Department of Labor 2. To ensure proper controls and measurement of program performance, the Secretary of Labor should direct the Assistant Secretary for Occupational Safety and Health to establish internal controls that ensure consistent compliance by the regions with OSHA's VPP policies for conducting on-site reviews and monitoring injury and illness rates so that only qualified worksites participate in the program.
Closed - Implemented
OSHA issued a series of VPP Policy Memorandum from August 2009 to June 2011 that include provisions addressing this recommendation. Examples of actions taken to promote consistency across Regions include: clarifying policy and procedures for reviewing and evaluating safety and health incentive programs at VPP applicant and participant worksites; requiring all Regions to use the VPP Automated Data System or an equivalent regional tracking system to ensure onsite evaluations are conducted within established timeframes; implementing a uniform policy regarding communication with applicants and participants about VPP approval; and establishing uniform procedures to notify VPP participants and their union representatives of their approval/reapproval. To better monitor injury and illness data, OSHA reinforced the actions staff must take when a Star participant's 3-year Total Case Incidence Rate (TCIR) or Days Away/Restricted/ Transfer (DART) rate or both exceed VPP requirements. For instance, the agency established improved policy and procedures for the annual submissions of injury and illness rate data required of all VPP participants. Whenever a participant's TCIR and/or DART rates exceed VPP requirements, the Region performs an analysis to determine what action is appropriate. The agency has directed that all decisions and corrective actions made by the Region are documented and included in the participant files. It improved its tracking and oversight when a participant's TCIR and/or DART rate exceeds VPP requirements to indicate if a 1-year conditional or rate reduction plan has been issued, which more effectively monitor participants whose rates or safety and health management system need improvement. The agency also established new procedures to identify discrepancies between injury and illness data reviewed during the onsite evaluation and data reported by the VPP participant on its annual self-evaluation. In the event of any discrepancies, the participant must be informed and revise its records and the National Office must be notified of any changes. The evaluation report that each onsite team is required to complete must include a statement that this data comparison has been conducted and needed actions taken.
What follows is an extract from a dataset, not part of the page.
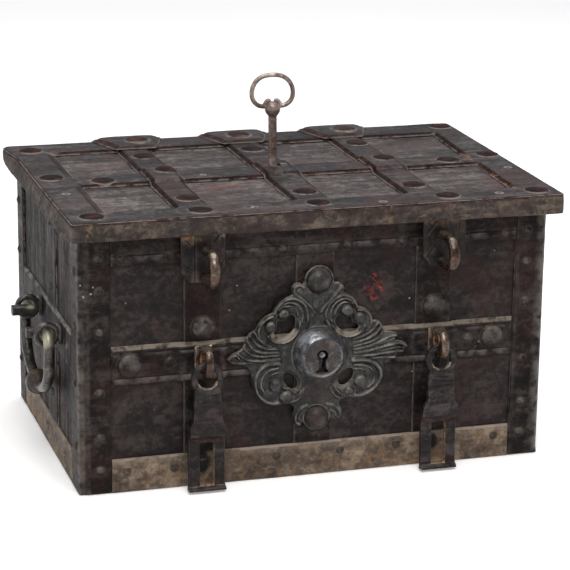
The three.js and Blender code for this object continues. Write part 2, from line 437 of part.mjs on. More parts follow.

Department of Labor 3. To ensure proper controls and measurement of program performance, the Secretary of Labor should direct the Assistant Secretary for Occupational Safety and Health to establish a system for monitoring the performance of the VPP by developing specific performance goals and measures for the program.
Closed - Implemented
In FY09, OSHA stated that it believes injury and illness rates are the most appropriate measure of VPP's impact, however, the agency would look further into this issue and explore additional ways to measure participant performance and program impact. In FY10, the agency reported that it would evaluate VPP programs, including analyzing current and potential performance goals and measures, and determining VPP's effectiveness and optimal resource allocation. As of FY12, OSHA reported that continued to evaluate and develop ways to improve internal controls and measurement of program performance and effectiveness as part of its ongoing VPP continuous improvement process. In addition, OSHA formed a VPP Workgroup of regional and national VPP officials to conduct a comprehensive evaluation of OSHA's VPP in response to our recommendations. The Workgroup issued an evaluation report on August 17, 2012, which was posted to the public VPP Web site (http://www.osha.gov/dcsp/vpp/vpp_report_nov_2011_rev_7-11-12.pdf). The report includes 34 recommendations, many of which involve monitoring the VPP program, such as recertification of VPP sites, participation in onsite evaluation, clarification and communication of policies and procedures, and effective use of limited resources. OSHA developed an action plan to address these recommendations and, as of March 2013, nine have been fully implemented. For example, OSHA increased the number of special government employees who could participate in VPP onsite evaluations. Many other recommendations are partially complete or in process but expected to be substantially implemented by December 31, 2013.